Nvidia 1063 ： Claymore ETH ：High CPU load [HELP]

boogie2432 · May 1, 2018, 10:58pm

Seems maybe PL did not fix it, this problem came back today. Other posts indicate it is some sort of problem with the nVidia driver and interrupts, etc. Hopefully someone from Hive can chime in.

Ethan · May 2, 2018, 4:59am

The OhGodAnETHlargementPill option was discovered today in the Nvidia OC setup.
I wonder if anyone can briefly mention what the main function is.
The current test setting parameter is MEM 1600 FAN 90 PL 85.
There is a sense that using this setting parameter is not bad.
Try to apply this value to other machines for observation.

Continuous observation

P.S: This is a GOOGLE translation. If you feel strange grammar, please forgive me.

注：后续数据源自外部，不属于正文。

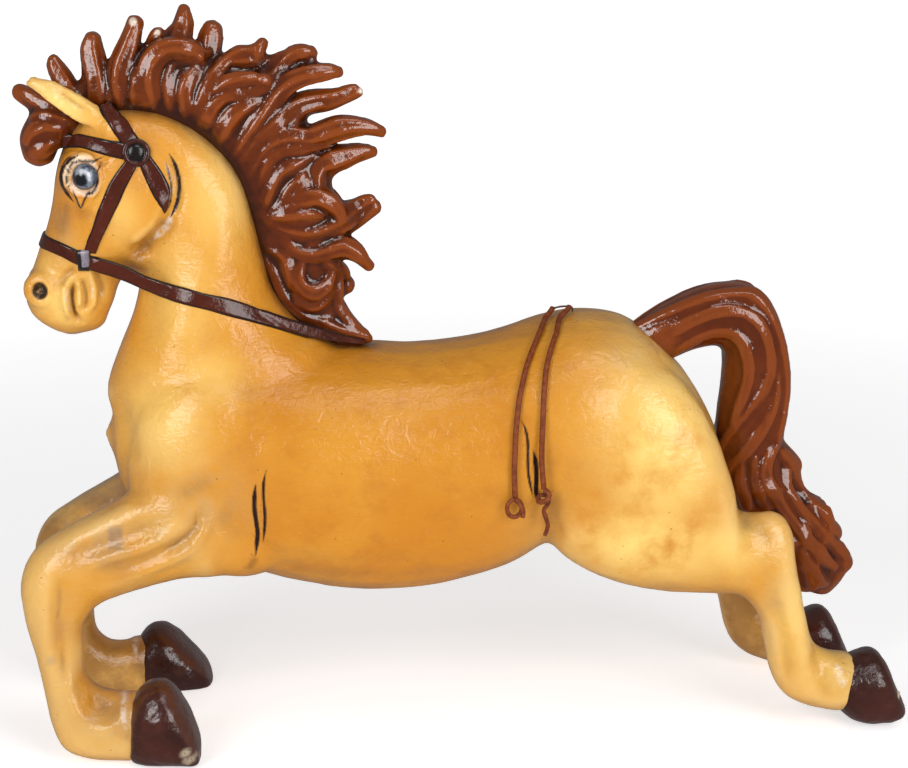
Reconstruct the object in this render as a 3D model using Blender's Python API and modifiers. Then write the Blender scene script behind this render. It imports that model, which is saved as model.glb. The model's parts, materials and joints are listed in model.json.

Ethan · May 8, 2018, 1:55am

A problem has recently occurred. Some problems may arise on some machines.
On the 12-card machine, there is a condition where the fan of the graphics card is displayed as Fan = 0%.
The following error message appears when using gpu-fans-find

ERROR: Error assigning value 0 to attribute ‘GPUTargetFanSpeed’
(jga012:0[fan:8]) as specified in assignment
‘[fan:8]/GPUTargetFanSpeed=0’ (Unknown Error).

ERROR: Error resolving target specification ‘fan:11’ (No targets match target
Specification), specified in assignment ‘[fan:11]/GPUTargetFanSpeed=0’.

However, during the actual observation of the operation of the machine, it was found that all the display card fans are in continuous operation.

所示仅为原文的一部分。